I seem to be having my share of Google problems lately! I wrote a lengthy post about my problems with Adsense. There have been a few responses, but no one is really able to answer my questions.
I’ve also been having a problem on my family website. Almost every month the Googlebot goes crazy and crawls my site non-stop. I won’t go into the detail I did with my Adsense problem, but I did email them originally, and it took 10 days to get a response! In the meantime, they kept sucking up my bandwidth which I have to pay for. They asked for some information from me which I sent. They replied 5 days later asking for more information. Things seemed to settle down (I assumed they’d fixed the problem), so I waited a few weeks. But then it started again, so I sent along what they had asked for. 11 days later after not hearing from anyone yet, I emailed them again (I was obviously angry):
Do something about this!!!!!!!!!!!
Why is no one replying??????You’ve already used up 12.5 GB this month, and I only have 15 for the entire month. Stop this. I want to be crawled, but not like this……………
Why is the customer service so bad? Is there someone I can email who will actually read this? This should have been corrected when I first commented on it 2 months ago. I provided all the necessary information, but was still told they needed more info (even though I had already given it to them).
Now here I am with the same problem.Fix this please
Unbelievable, it took another 15 days after that angry email before I got a reply.
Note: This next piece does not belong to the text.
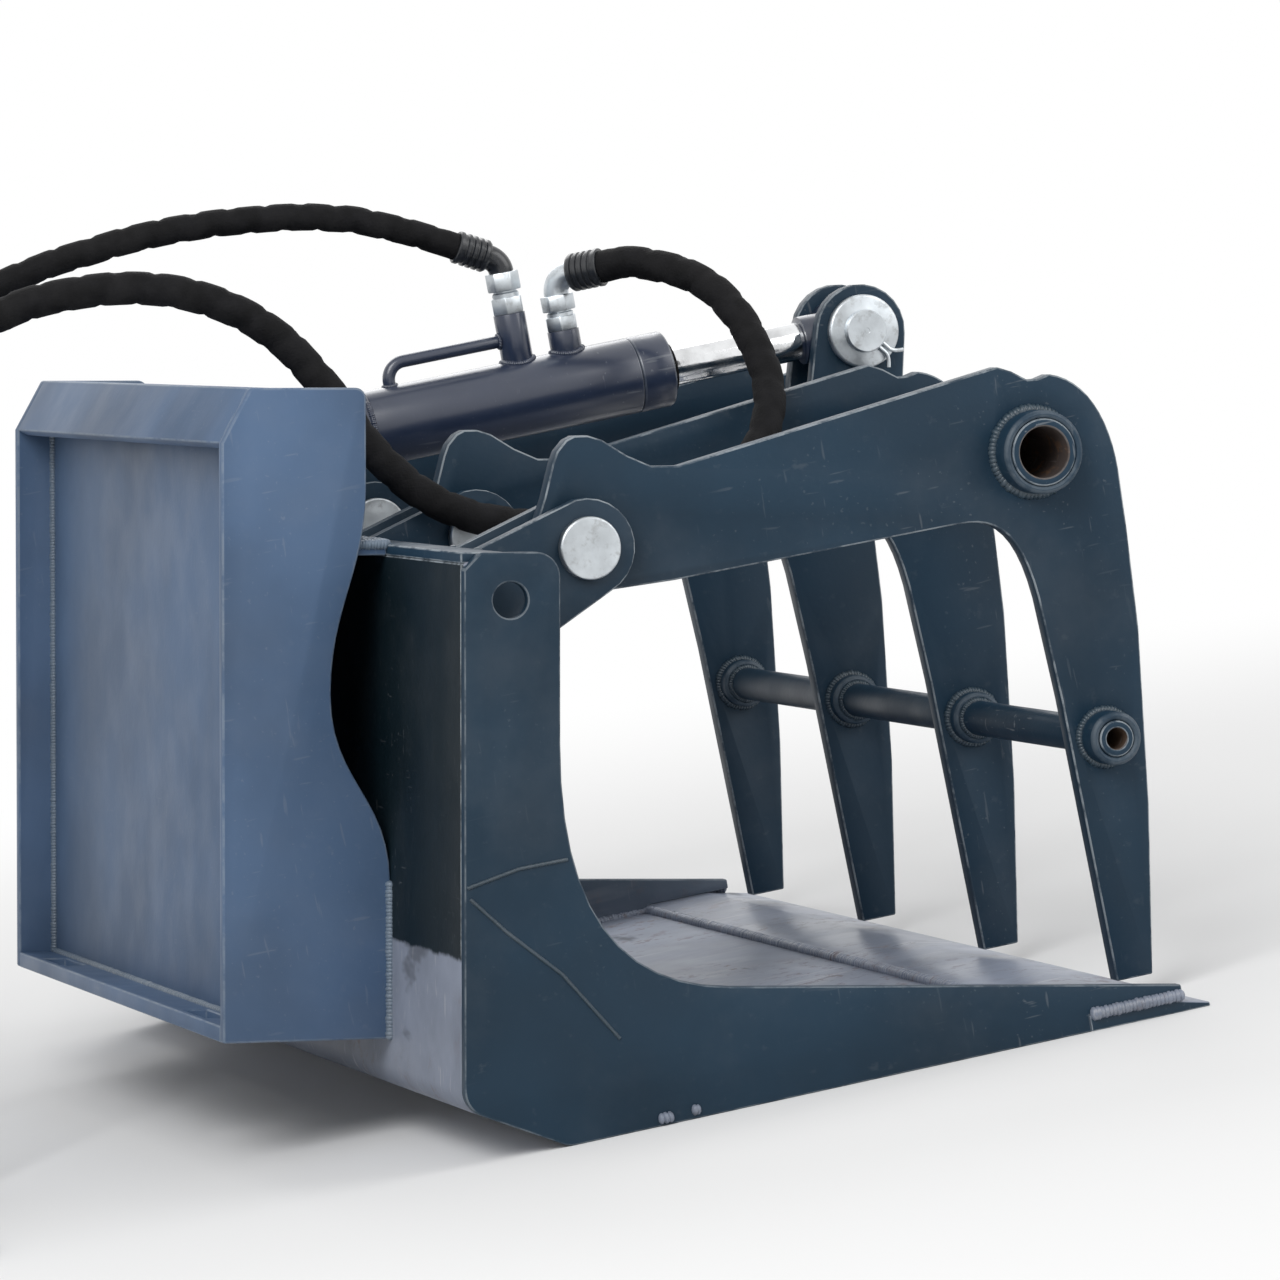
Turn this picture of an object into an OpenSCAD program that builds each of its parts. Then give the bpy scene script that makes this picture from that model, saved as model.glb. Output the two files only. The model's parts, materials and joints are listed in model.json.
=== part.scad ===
// A bucket with a grapple of four arms that one cylinder closes.
// +X points forward out of the bucket's mouth and +Z is up, with the floor flat on the ground.
// The coupler leans forward by "rake", so an upright coupler holds the bucket nose up by that angle.

/* [Bucket] */
// Width over the two side plates
bucket_w = 1060; // [960:10:1200]
// From the heel corner to the tip of the cutting edge
bucket_depth = 578; // [540:2:640]
// Height of the back, measured along it from the heel corner
back_h = 438; // [420:1:470]
// How far the back and the coupler lean forward from upright, in degrees
rake = 10; // [6:0.5:12]
// Thickness of the bent floor and back sheet
shell_t = 6; // [5:0.5:8]
// Thickness of each side plate
side_t = 10; // [8:1:12]
// From the heel corner up the back to the upper bend of the heel's slant
heel_up = 42; // [36:1:50]
// From the heel corner along the floor to the lower bend of the heel's slant
heel_ahead = 79; // [70:1:90]
// Inner radius of those two bends
heel_r = 14; // [10:1:18]
// Width of the flat bar along the top of the back
rail_w = 32; // [26:1:36]
// Thickness of that bar
rail_t = 8; // [6:1:10]

/* [Side plates] */
// Width of the upright part of each side plate
ear_w = 71; // [64:1:80]
// Radius of the ear's front corner
ear_r = 18; // [12:1:24]
// Corner taken off the top behind the ear
ear_chamfer = 12; // [8:1:16]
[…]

Wow, their customer service is awful!
The end result was their Googlebot doesn’t handle sessions well:
From the log snippet you provided, we can see that your site is using session IDs. As you’ve observed, session IDs can cause problems for our robots. Please disable session IDs for Googlebot so that our robots may crawl your site more efficiently.
They sent me a link to some information on how to modify a PHP script so that it doesn’t create a session for the Googlebot. Unfortunately, I don’t use the script that link talks about. So I have to figure it out for myself. It irks me that I have to make changes on my site when they are the ones that have the problem. I have 2 PHP scripts on the site: PhpGedView (for genealogy/family history information), and 4images (for family photos). Now I have to go figure out which one is the problem…
I realize I’m using open source scripts that are free and there is a risk in that. I realize that this is not a business site that has quality control over the scripts. I realize that the site isn’t really meant for anyone other than my family. But Google should be able to reply in a more timely manner, and provide better answers.
As of November 27, my site had 224.55 MB worth of regular traffic, and 21.55 GB worth of “not viewed traffic” (according to Awstats), with the Googlebot using 21.40 GB of that traffic!
I came across your description of your problem researching a similar problem I was having. phpGedView is probably the culprit.
If you have access, edit your .htaccess file per the instructions at this page:
http://baheyeldin.com/drupal/how-to-get-rid-of-phpsessid-in-drupal-and-other-php-applications.html
You can test whether it stuck by disabling cookies in your browser, and see if PHPSESSID shows up in the URLs when you browse around in phpGedView.
Thanks for the suggestion Ron. I had already assumed the culprit was phpGedView as I have 4images installed on other sites and don’t have the problem. Google suggested I try http://www.top25web.com/blog/2004/02/disabling-session-ids-in-phpbb-forums.html and I just haven’t bothered to try it yet. I’ve temporarily stopped all robots from crawling my site and I’ll look into this further soon.